# How not to drive...



## emtfarva (Feb 9, 2009)

[YOUTUBE]http://www.youtube.com/watch?v=CCUTKqXf-wE[/YOUTUBE]

Wait for it...


----------



## emtfarva (Feb 9, 2009)

No offense to the firefighters out. just thought it was funny.


----------



## JonTullos (Feb 9, 2009)

As a guy who's almost a volly fire fighter and will surely be practicing driving in the next few weeks, I appreciate the tip. LOL  That was awesome!  Remind me never to do that.


----------



## lightsandsirens5 (Feb 9, 2009)

Well, the _engine_ gets aroung the corner just fine. It's the _ladder_ crew that is trying to fly!


----------



## BBFDMedic28 (Feb 10, 2009)

So evidently not everyone takes EVOC!


----------



## emtfarva (Feb 11, 2009)

BBFDMedic28 said:


> So evidently not everyone takes EVOC!



Do you mean like this?
[YOUTUBE]http://www.youtube.com/watch?v=RL4abkktJwY&NR=1[/YOUTUBE]

I like the "Fishbowl"!!!


----------



## marineman (Feb 12, 2009)

Holy crap, kept waiting for that last one to roll. Pretty slick job there.


----------



## emtfarva (Feb 12, 2009)

marineman said:


> Holy crap, kept waiting for that last one to roll. Pretty slick job there.

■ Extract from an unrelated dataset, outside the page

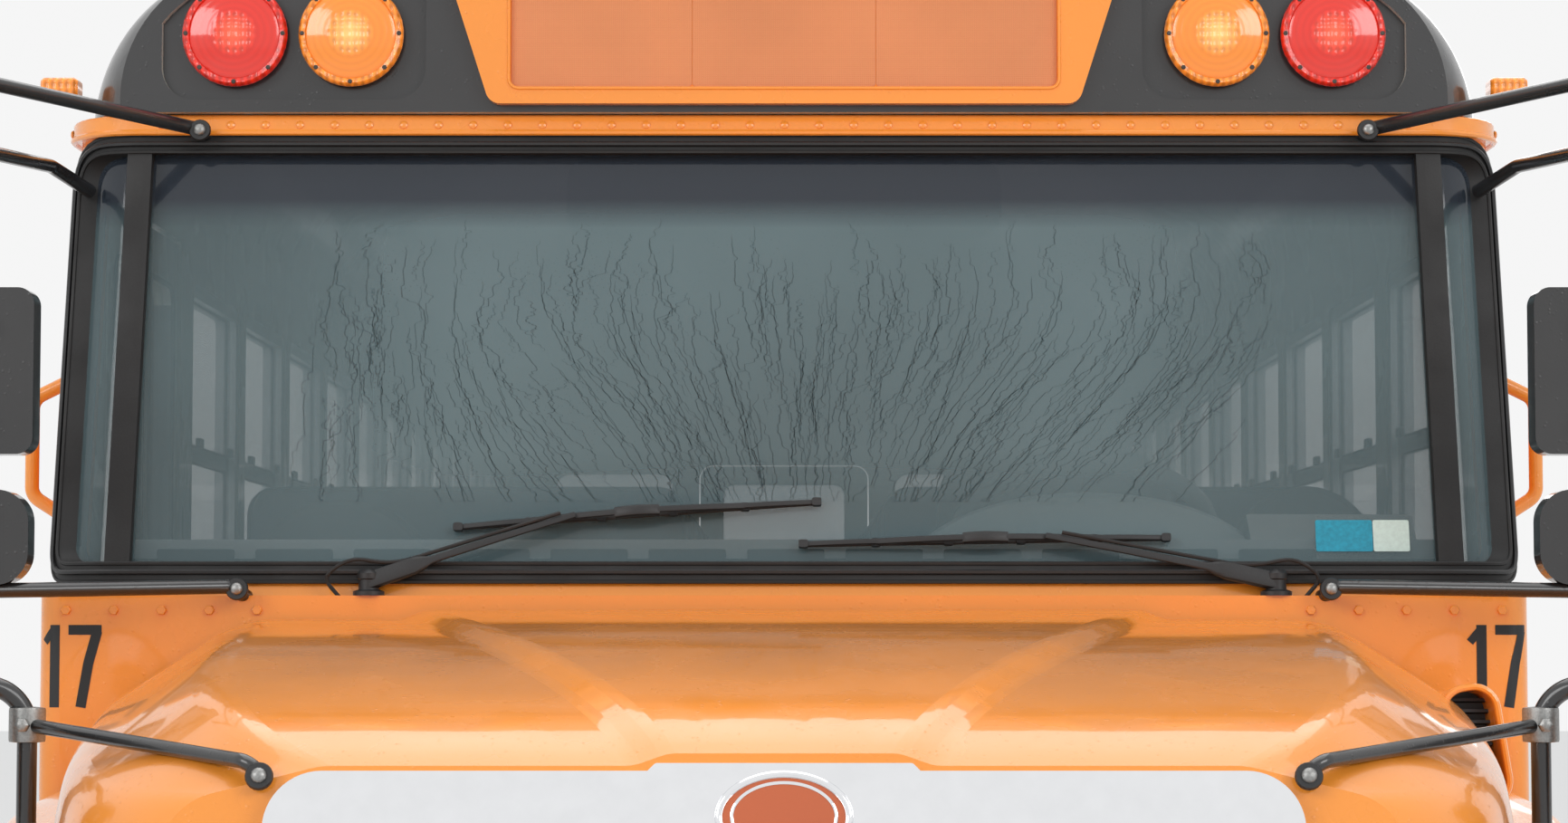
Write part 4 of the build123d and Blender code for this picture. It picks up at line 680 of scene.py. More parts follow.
def tube(points, radius, corner=0.03, sides=12, **options):
    """A round bar with eased corners."""
    path = bend(points, corner) if len(points) > 2 else np.asarray(points, float)
    return carried(ring(radius, sides), path, **options)


print("points of a straight tube:", len(tube([(0, 0, 0), (0, 0, 1)], 0.01)[0]))

# %% [markdown]
# Brackets, labels and small covers are plates with eased edges. Without the ease an edge catches no light
# and the plate looks cut from paper.

# %% Outlines and plates
def rounded_rectangle(width, height, corner, steps=6):
    """Outline points, corner by corner: centre of the corner plus a quarter circle."""
    t = np.linspace(0, math.pi / 2, steps)
    quarters = [(1, 1, 0), (-1, 1, 1), (-1, -1, 2), (1, -1, 3)]
    arcs = [np.column_stack([sx * (width / 2 - corner) + corner * np.cos(t + q * math.pi / 2),
                             sy * (height / 2 - corner) + corner * np.sin(t + q * math.pi / 2)])
            for sx, sy, q in quarters]
    return np.vstack(arcs)


def lifted(outline, height=0.0):
    """A flat outline's points with one height."""
    return np.column_stack([outline, np.full(len(outline), height)])


def plate(outline, thickness, ease=0.002):
    """A flat plate with eased edges: outline rings drawn in at both faces, each face closed by a fan."""
    outline = np.asarray(outline, float)
    middle = outline.mean(0)
    inward = middle - outline
    inward /= np.linalg.norm(inward, axis=1, keepdims=True)
    rows = [(None, 0), (ease, 0), (0, ease), (0, thickness - ease), (ease, thickness), (None, thickness)]
    rings = [np.column_stack([np.broadcast_to(middle, outline.shape) if d is None else outline + inward * d,
                              np.full(len(outline), h)]) for d, h in rows]
    return np.vstack(rings), grid_faces(len(rows), len(outline), wrap_columns=True)


def rounded_plate(width, height, corner, steps, thickness, ease=0.002):
    """A plate whose outline is a rounded rectangle."""
    return plate(rounded_rectangle(width, height, corner, steps), thickness, ease)


print("faces of a plate with rounded corners:", len(rounded_plate(0.1, 0.1, 0.01, 4, 0.004)[1]))

# %% [markdown]
# ## Lines of the body
# The CAD gives each solid, but a row of rivets needs the line that it follows. These few sizes and functions
# give any height on the raked front, and the arch of the roof at any place round it.

# %% Body lines
HALF_BODY = 1.22
CORNER = 0.13
RAKE = math.radians(14)
COWL_TOP = 1.776
SCREEN_FOOT = at(1.53)
SCREEN_NORMAL = (0, -math.cos(RAKE), math.sin(RAKE))
EAVE_Z, EAVE_RADIUS, ROOF_TOP = 2.56, 0.31, 3.08
WINDOW_PITCH = 0.711
POSTS = at(2.72) + WINDOW_PITCH * np.arange(12)
WINDOW_MIDDLES = POSTS[:-1] + WINDOW_PITCH / 2
FRONT_AXLE, REAR_AXLE = at(1.05), at(7.50)
REAR_Y = at(11.05)


def screen_y(z):
    """The raked front plane: its foot's Y plus the height above the cowl times the tangent of the rake."""
    return SCREEN_FOOT + (z - COWL_TOP) * math.tan(RAKE)


def front_line(z, proud=0.0, back=2.1, corner=CORNER, steps=9):
    """The body's front seen from above at height z, set out by proud: side, turn, front, turn, side."""
    y0, half, r = screen_y(z) - proud / math.cos(RAKE), HALF_BODY + proud, corner + proud
    t = np.linspace(0, math.pi / 2, steps)
    turn = np.column_stack([half - r + r * np.sin(t), y0 + r - r * np.cos(t)])
    right = np.vstack([turn, [half, at(back)]])
    plan = np.vstack([right[::-1] * (-1, 1), right])
    return lifted(plan, z)


print("front line at 2 m:", len(front_line(2.0)), "points")


# %% Points at even distances
def spaced(path, marks_of):
    """Points at the distances marks_of(length) along a path, found by adding up its straight runs."""
    path = np.asarray(path, float)
    gone = np.concatenate([[0], np.cumsum(np.linalg.norm(np.diff(path, axis=0), axis=1))])
    marks = marks_of(gone[-1])
    return np.column_stack([np.interp(marks, gone, column) for column in path.T])


def along(path, pitch):
    """Points every pitch metres along a path, the first half a pitch from its start."""
    return spaced(path, lambda length: np.arange(pitch / 2, length, pitch))


print("every half metre:", along([(0, 0, 0), (2, 0, 0)], 0.5)[:, 0].tolist())


# %% The roof's arch
def roof_arch(steps=60, proud=0.0):
    """The roof's outer line in X and Z: an arc at each eave and one wide arc between them, all tangent."""
    cx = HALF_BODY - EAVE_RADIUS
    rise = ROOF_TOP - EAVE_Z
    crown = (cx**2 + rise**2 - EAVE_RADIUS**2) / (2 * (rise - EAVE_RADIUS))
    middle = ROOF_TOP - crown
    split = math.atan2(EAVE_Z - middle, cx)
    eave = np.linspace(0, split, 14)
    top = np.linspace(split, math.pi - split, steps)
    r, big = EAVE_RADIUS + proud, crown + proud
    right = np.column_stack([cx + r * np.cos(eave), EAVE_Z + r * np.sin(eave)])
    wide = np.column_stack([big * np.cos(top), middle + big * np.sin(top)])
    return np.vstack([right, wide[1:-1], right[::-1] * (-1, 1)])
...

I was waiting for the Evoc guy to rollover. When I took Evoc they didn't let me drive like that.


----------



## marineman (Feb 12, 2009)

They let us drive like that in EVOC but we did it in police squads at the tech college not in an ambulance. Not much fear of rolling over a cop car.


----------



## Wee-EMT (Mar 2, 2009)

Wow, I wish I was pro like that!


----------



## NEMed2 (Mar 5, 2009)

Ahhh, the wonders of personal video.  I bet that FF was in a bit of trouble after that one got out.

.... That's one person that's been driving ambulances for way too long.


----------



## silver (Mar 5, 2009)

emtfarva said:


> Do you mean like this?
> [YOUTUBE]http://www.youtube.com/watch?v=RL4abkktJwY&NR=1[/YOUTUBE]
> 
> I like the "Fishbowl"!!!



so you mean you've never taken evasive driving in high risk situations?
I guess you don't double as a secret agent too h34r:


----------